Oaxaca Old-Fashioned (modified from Death & Co) (Phil Ward)

1.5 oz El Tesoro [or any good quality] resposado tequila 1/2 oz Del Maguey San Luis del Rio [or any good quality] mezcal 1 tsp agave nectar 2 dashes Angostura bitters garnish: 1 orange twist

Stir all the ingredients over ice, then strain into a double rocks glass over one large ice cube. To garnish, flame the orange twist over the drink, then drop it in.

New Year’s resolution.

The Dean Martin (modified from The Cocktail Codex) (Devon Tarby and Alex Day)

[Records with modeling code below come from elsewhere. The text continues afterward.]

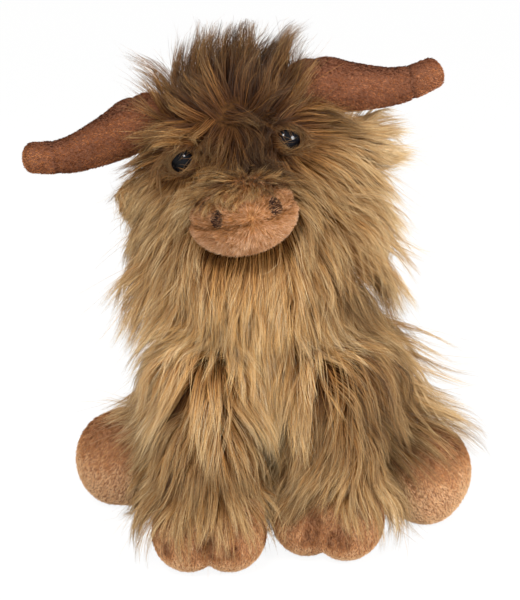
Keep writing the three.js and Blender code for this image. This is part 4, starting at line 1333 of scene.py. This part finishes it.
EAR_STROKES = {
    "right": [(122, 182, 116, 210, 3), (134, 180, 126, 222, 2), (122, 192, 118, 224, 3)],
    "left": [(344, 132, 394, 104, 16), (354, 138, 400, 120, 16), (360, 148, 410, 142, 18),
             (366, 158, 410, 170, 18), (350, 160, 398, 190, 14), (340, 146, 398, 158, 14)],
}
HIND_STROKES = {
    "right": [(130, 418, 92, 410, 10), (128, 444, 112, 470, 5), (134, 468, 120, 512, 5),
              (142, 408, 96, 394, 14), (136, 430, 98, 432, 8)],
    "left": [(386, 420, 466, 416, 22), (398, 428, 500, 436, 20), (410, 436, 504, 458, 15),
             (400, 446, 470, 478, 11), (394, 466, 440, 504, 9), (384, 490, 412, 532, 9)],
}
for side, sign in SIDES.items():
    leg = f"front_leg_{side}"
    other = f"front_leg_{'right' if side == 'left' else 'left'}"

    def above_hoof(points, normals, sign=sign):
        facing_other = smooth(-sign * normals[:, 0], 0.45, 0.8) * smooth(-points[:, 1], 40, 55)
        return smooth(points[:, 2], 17, 23) * (1 - 0.7 * facing_other)

    fur(f"{leg}_coat", leg, f"{leg}_skin",
        Comb(skins[f"{leg}_skin"], LEG_STROKES[side], over_shoulder),
        around([f"{leg}_skin", f"{leg}_toes", "torso_skin"], [f"{other}_skin"]),
        hairs=13500, wisps=1900, locks=420, tone_of=leg_tone, seed=3 + sign, keep=above_hoof,
        guide_options={"height": (2, 8), "scatter_deg": 10}, hair_options={"fuzz": 0.6, "strays": 0.1})

    leg = f"hind_leg_{side}"
    hip, onwards, seam = hind_leg_frame(side)

    def on_haunch(points, normals, hip=hip, onwards=onwards):
        return smooth(-((points - hip) @ onwards), -21, -14) * smooth(points[:, 2], 4, 9)

    fur(f"{leg}_coat", leg, f"{leg}_skin",
        Comb(skins[f"{leg}_skin"], HIND_STROKES[side], combed(onwards - UP * 0.3 - [0, 0.3, 0], 30, 6)),
        around([f"{leg}_skin", f"{leg}_toes", "torso_skin"], []),
        hairs=8500, wisps=1200, locks=280, tone_of=leg_tone, seed=7 + sign, keep=on_haunch,
        guide_options={"height": (3, 9)})

    ear = f"ear_{side}"
    flare, length = ([1.0, 0.1, -0.3], 24) if side == "left" else ([-0.1, -0.2, -1.0], 22)
    fur(f"{ear}_coat", ear, f"{ear}_skin",
        Comb(skins[f"{ear}_skin"], EAR_STROKES[side], combed(flare, length, 6)),
        around([f"{ear}_skin", "head_skin"], []), hairs=4200, wisps=420, locks=110, tone_of=head_tone,
        seed=11 + sign,
        guide_options={"height": (1, 10 if side == "left" else 4), "scatter_deg": 24, "flying": 0.3},
        wisp_options={"gather": 0.6}, hair_options={"gather": 0.88, "shortest": 0.25, "strays": 0.12})


def tail_rest(points, normals):
    end = smooth(points[:, 1], 60, 95)
    flow = np.array([0, 1.0, -0.5]) * end[:, None] - UP * (0.8 * (1 - end))[:, None] + [0, 0.5, 0]
    return flow, 16 + 14 * smooth(points[:, 1], 75, 100), np.full(len(points), 1.0)


fur("tail_coat", "tail", "tail_core", Comb(skins["tail_core"], [], tail_rest),
    around(["tail_core", "torso_skin"], []), hairs=5200, wisps=800, locks=200, tone_of=leg_tone, seed=21,
    guide_options={"height": (0.8, 4)}, hair_options={"strays": 0.05, "stray_reach": 4})


# Short nap

NAP_RADIUS, NAP_KNOTS = 0.13, 3


def nap(name, body, skin_name, hairs, length, lie, tone_of, material, seed, keep=None, tufts=2.0,
        gather=0.55, gold=0.5, mottle=0.07):
    """Brushed pile: short hairs, hairs to each square mm, that lean on one another in small tufts."""
    rng = np.random.default_rng(seed)
    obj = skins[skin_name]
    area = areas_of(obj).sum()
    points, normals = scatter(obj, int(area * hairs * DENSITY), rng, keep)
    centres, _ = scatter(obj, int(area / tufts), rng, keep)
    flow = lie(points, normals) + rng.normal(0, 0.35, points.shape)
    flow = unit(flow - dot(flow, normals) * normals)
    stand = rng.uniform(0.35, 0.95, (len(points), 1))
    reach = length * rng.uniform(0.6, 1.2, (len(points), 1))
    index, _ = nearest(points, centres, 1)
    shift = centres[index[:, 0]] - points
    s = np.linspace(0, 1, NAP_KNOTS)[None, :, None]
    path = points[:, None] - normals[:, None] * 0.2 + (flow + normals * stand)[:, None] * reach[:, None] * s
    path = path - normals[:, None] * (0.35 * reach[:, None] * s**2) + shift[:, None] * (gather * s)
    path[..., 2] = np.maximum(path[..., 2], 0.1)
    tone = tone_of(points, normals) + rng.normal(0, 0.07, len(points))
    tone = tone + rng.normal(0, mottle, len(centres))[index[:, 0]]
    coat(name, body, path, NAP_RADIUS * rng.uniform(0.7, 1.3, len(points)),
         tone_to_map(tone, rng.random(len(points)) < gold), material, rng)


def toe_tone(points, normals):
    """Paler towards the floor, painted light from the floor, and darker where the pile faces up,
    painted shade; dark in patches higher up.
    """
    patch = smooth(wave(points, 8, 5), 0.0, 0.7) * smooth(points[:, 2], 9, 16)
    # Painted light: paler towards the floor
    tone = 0.74 + 0.1 * wave(points, 4, 8) + 0.2 * falls(points[:, 2], 4, 16)
    # Painted shade where the pile faces up
    return tone - 0.4 * patch - 0.16 * smooth(normals[:, 2], -0.1, 0.9)


def hind_toe_tone(points, normals):
    """The hind feet are dark above, painted shade, and bright towards the floor, painted light from the
    floor; the cow's left one redder.
    """
    tone = 0.98 + 0.1 * wave(points, 5, 12) + 0.12 * falls(points[:, 2], 6, 26)
    # Painted shade where the pile faces up
    above = smooth(normals[:, 2], -0.1, 0.75)
    return tone - np.where(points[:, 0] > 0, 0.66, 0.56) * above


def horn_tone(points, normals):
    tone = 0.42 + 0.1 * wave(points, 9, 6) + 0.05 * wave(points, 2.5, 9)
    off = np.abs(to_head(points)[:, 0]) - HORN_SEAM_X
    tone += 0.1 * smooth(off, -2, 6)
    # Painted shade where the horn faces up; the seam a dark line
    return tone - 0.26 * smooth(normals[:, 2], 0.3, 0.9) - 0.25 * np.exp(-((off / 0.9) ** 2))


def muzzle_tone(points, normals):
    off = (points - MOUTH_AT) @ MOUTH_ACROSS
    below = smooth(-off, 1, 7)
    top = smooth(to_head(points)[:, 2], MUZZLE_AT[2] + 7, MUZZLE_AT[2] + 15)
    # Painted shade in the crease of the mouth's seam
    seam = np.exp(-((off / 1.1) ** 2))
    tone = 0.46 + 0.08 * wave(points, 5, 7) + 0.08 * wave(points, 2, 10)
    return tone + 0.16 * below - 0.12 * top - 0.23 * seam


HORN_GOLD = {"left": 0.2, "right": 0.65}
for side, sign in SIDES.items():
    nap(f"front_leg_{side}_nap", f"front_leg_{side}", f"front_leg_{side}_toes",
        hairs=3, length=2.0, lie=lambda p, n: np.array([0, -0.3, -1.0]), tone_of=toe_tone,
        material=SHORT_NAP, seed=31 + sign, gold=0.25)
    nap(f"hind_leg_{side}_nap", f"hind_leg_{side}", f"hind_leg_{side}_toes",
        hairs=3, length=2.0, lie=lambda p, n, s=sign: np.array([s * 0.6, -0.2, -0.8]),
        tone_of=hind_toe_tone, material=SHORT_NAP, seed=41 + sign, gold=0.25)
    nap(f"horn_{side}_nap", f"horn_{side}", f"horn_{side}_cloth",
        hairs=4, length=1.4, lie=lambda p, n, s=sign: np.array([s * 1.0, 0, -0.2]),
        tone_of=horn_tone, material=HORN_NAP, seed=51 + sign, gold=HORN_GOLD[side],
        tufts=1.4, gather=0.5, mottle=0.05)
WHORL, MUZZLE_NAP_BACK = head_point([3.0, -74.0, 61.0]), -46
nap("muzzle_nap", "head", "muzzle", hairs=8, length=3.0,
    lie=lambda p, n: unit(p - WHORL) * 1.6, tone_of=muzzle_tone, material=MUZZLE_NAP, seed=61,
    keep=lambda p, n: to_head(p)[:, 1] < MUZZLE_NAP_BACK, tufts=1.5, gather=0.75, mottle=0.08, gold=0.2)

# Nostrils: pads of satin stitches, each a thread over the muzzle
NOSTRIL = {"aside": 13.5, "middle": 2.5, "y": -70.0, "up": 4.5, "half_across": 3.0, "half_along": 3.6}
muzzle_tree = Obstacles([(skins["muzzle"], 0)])
for side, sign in SIDES.items():
    rng = np.random.default_rng(71 + sign)
    aside = NOSTRIL["middle"] + sign * NOSTRIL["aside"]
    centre = head_point([MUZZLE_AT[0] + aside, NOSTRIL["y"], MUZZLE_AT[2] + NOSTRIL["up"]])
    tilt = math.radians(-12 - sign * 14)
    along_axis = np.array([math.sin(tilt), 0, math.cos(tilt)])
    cross_axis = np.array([math.cos(tilt), 0, -math.sin(tilt)])
    threads = []
    for k in np.linspace(-1, 1, 13):
        half = NOSTRIL["half_across"] * math.sqrt(max(0.04, 1 - (k * 0.97) ** 2))
        for layer in range(2):
            row = []
            for q in np.linspace(-1, 1, 8):
                shift = rng.normal(0, 0.05, 3)
                up = k * NOSTRIL["half_along"] + 0.12 * rng.normal()
                p = centre + along_axis * up + cross_axis * (q * half) + shift
                hit = muzzle_tree.cast(p - [0, 30, 0], (0, 1, 0))
                at, face = np.array(hit[0]), np.array(hit[1])
                row.append(at + face * (0.35 + 0.5 * math.sqrt(max(0, 1 - q * q)) + 0.15 * layer))
            threads.append(row)
    threads = np.array(threads)
    pad = tube_mesh(f"nostril_{side}_stitches", threads, np.full(len(threads), 0.36),
                    np.full(len(threads), 0.5), THREAD, rng, taper=0.2)
    stands_for(pad, "head", [f"nostril_{side}"])

# The neck's closing disc and its ladder stitches, under the head
DISC_OUTER, DISC_INNER, DISC_EDGE = DOME_R + 1.2, DOME_R + 0.4, math.radians(26)
verts, faces = ellipsoid([DISC_OUTER] * 3, (0, 0, 0), up=48)
kept = verts[:, 2] / DISC_OUTER >= math.cos(DISC_EDGE)
index = {old: new for new, old in enumerate(np.nonzero(kept)[0])}
outer = verts[kept]
inner = outer * (DISC_INNER / DISC_OUTER)
faces = [tuple(index[i] for i in face) for face in faces if all(kept[i] for i in face)]
edges = [(a, b) for face in faces for a, b in zip(face, face[1:] + face[:1])]
shared = set(edges)
shift = len(outer)
closed = faces + [tuple(i + shift for i in reversed(face)) for face in faces]
closed += [(b, a, a + shift, b + shift) for a, b in edges if (b, a) not in shared]
disc = mesh_object("neck_disc_cloth", in_head(np.vstack([outer, inner])), closed, HOOF_BASE)
stands_for(disc, "neck_disc", ["neck_gusset"])

STITCHES, STITCH_SHARE, STITCH_POLAR, STITCH_RISE = 40, 0.8, 21, DOME_R + 2.6
stitches = []
for k in range(STITCHES):
    row = []
    for q in np.linspace(0, 1, 7):
        bow = math.sin(math.pi * q)
        polar = math.radians(STITCH_POLAR + 1.6 * bow * (-1) ** k)
        turned = 2 * math.pi * (k + STITCH_SHARE * q) / STITCHES
        reach = STITCH_RISE + 0.5 * bow
        row.append((reach * math.sin(polar) * math.cos(turned), reach * math.sin(polar) * math.sin(turned),
                    reach * math.cos(polar)))
    stitches.append(row)
ladder = tube_mesh("neck_ladder_thread", in_head(np.array(stitches)), np.full(STITCHES, 0.5),
                   np.full(STITCHES, 0.5), THREAD, np.random.default_rng(20), taper=0.3)
stands_for(ladder, "neck_thread", ["neck_stitching"])

# Stage, light and camera

def looked_at(tree):
    """1 for the camera's rays and for those that gloss and glass send on, 0 for light on the object."""
    path = tree.nodes.new("ShaderNodeLightPath")
    total = path.outputs["Is Camera Ray"]
    for kind in ("Is Glossy Ray", "Is Transmission Ray"):
        added = tree.nodes.new("ShaderNodeMath")
        added.operation, added.use_clamp = "ADD", True
        tree.links.new(total, added.inputs[0])
        tree.links.new(path.outputs[kind], added.inputs[1])
        total = added.outputs[0]
    return total


WORLD_LIGHT, WORLD_SEEN, FLOOR_GLOW, FLOOR_GLOW_SHARE = 0.7, 1.0, 1.03, 0.9

scene = bpy.context.scene
scene.view_settings.view_transform = "Standard"
world = bpy.data.worlds.new("studio")
scene.world = world
world.use_nodes = True
background = world.node_tree.nodes["Background"]
background.inputs["Color"].default_value = (1, 1, 1, 1)
strength = world.node_tree.nodes.new("ShaderNodeMapRange")
strength.inputs["To Min"].default_value = WORLD_LIGHT
strength.inputs["To Max"].default_value = WORLD_SEEN
world.node_tree.links.new(looked_at(world.node_tree), strength.inputs["Value"])
world.node_tree.links.new(strength.outputs["Result"], background.inputs["Strength"])

floor_look = Shader("floor", 0.9)
floor_look.colour(floor_look.ramp(floor_look.noise(3), [(0.0, "f2f2f0"), (1.0, "f6f6f5")]))
glow = floor_look.node("Emission", in_Strength=FLOOR_GLOW)
mixer = floor_look.node("MixShader")
glowing = floor_look.math("MULTIPLY", looked_at(floor_look.tree), FLOOR_GLOW_SHARE)
floor_look.link(glowing, mixer.inputs["Fac"])
floor_look.link(floor_look.surface.outputs["BSDF"], mixer.inputs[1])
floor_look.link(glow.outputs["Emission"], mixer.inputs[2])
floor_look.link(mixer.outputs["Shader"], floor_look.tree.nodes["Material Output"].inputs["Surface"])
FLOOR_R, FLOOR_SIDES = 6000, 64
verts, faces = [(0, 0, 0)], []
for j in range(FLOOR_SIDES):
    a = 2 * math.pi * j / FLOOR_SIDES
    verts.append((FLOOR_R * math.cos(a), FLOOR_R * math.sin(a), 0))
    faces.append((0, j + 1, (j + 1) % FLOOR_SIDES + 1))
floor = mesh_object("floor", verts, faces, floor_look.material, False)


LAMPS_AIM = (0, -10, 120)


def lamp(name, place, size, power):
    data = bpy.data.lights.new(name, "AREA")
    data.shape = "DISK"
    data.size = size * MM
    data.energy = power
    obj = bpy.data.objects.new(name, data)
    scene.collection.objects.link(obj)
    obj.location = Vector(place) * MM
    obj.rotation_euler = (Vector(LAMPS_AIM) - Vector(place)).to_track_quat("-Z", "Y").to_euler()


lamp("key", (-260, -800, 900), 300, 12)
lamp("fill", (700, -500, 450), 250, 7)

camera = bpy.data.objects.new("camera", bpy.data.cameras.new("camera"))
scene.collection.objects.link(camera)
camera.data.lens = LENS
camera.data.sensor_width = SENSOR
camera.location = Vector(CAMERA_AT) * MM
camera.rotation_euler = Vector(FORWARD).to_track_quat("-Z", "Y").to_euler()
camera.data.clip_start, camera.data.clip_end = 0.01, 50
scene.camera = camera
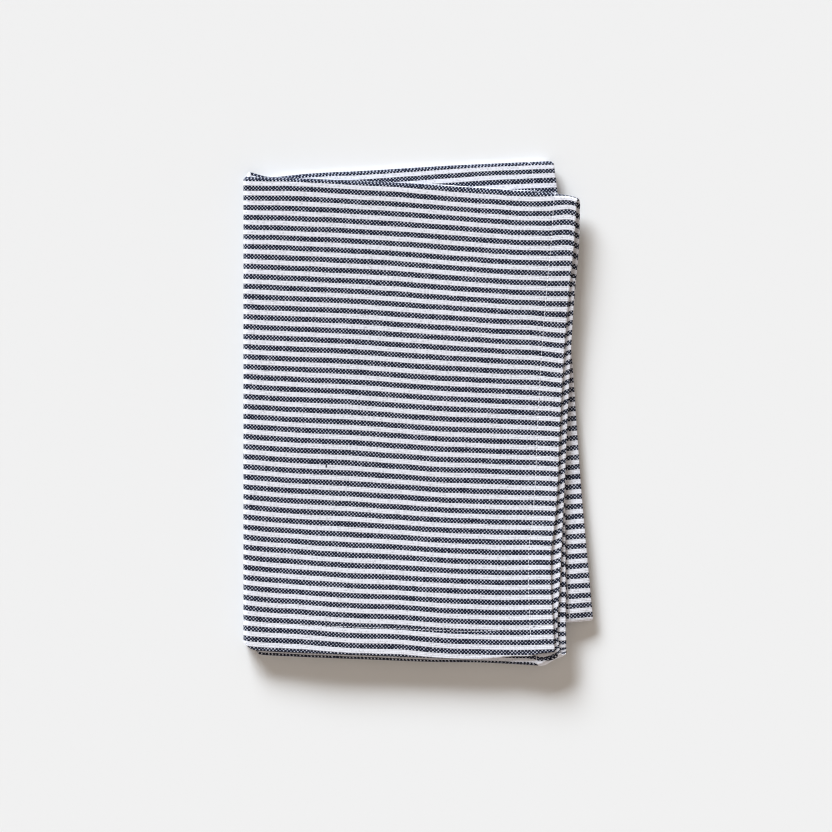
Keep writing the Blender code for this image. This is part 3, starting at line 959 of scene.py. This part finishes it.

1.75 oz Tanqueray gin 1/4 oz Clear Creek Douglas fir brandy 1/2 oz Dolin blanc vermouth 1/2 Noilly Prat dry vermouth 1 drop of salt solution

Stir all the ingredients over ice, then strain into a Nick & Nora glass. If possible, listen while Dean Martin sings Christmas carols.

The Grill House Martini

The Grill House Martini (modified from The Martini Cocktail)

1.5 oz Plymouth gin 1.5 oz Tanqeray gin 1/4 oz Noilly Prat dry vermouth 1/4 oz Dolin blanc vermouth garnish: lemon twist

Stir all the ingredients over ice, then strain into a Nick & Nora glass. Express the lemon twist over the drink and drop it into the glass.

The Fail-Safe cocktail

Fail-Safe (modified from Death & Co) (Scott Teague)

3/4 oz Perry’s Tot Navy-Strength Gin 3/4 oz Plymouth sloe gin 1/2 oz aperol 1/2 oz Pierre Fernand dry curaçao 2 dashes Angostura bitters

Stir all the ingredients over ice, then strain into a double rocks glass over one large ice cube. No garnish. Note: in this Negroni variation, you can substitute Plymouth navy strength gin if you cannot find Perry’s. For a bit lower proof, substitute Beefeaters. For a slightly sweeter drink, substitute capalletti for the aperol.

Happy reading and drinking New Year.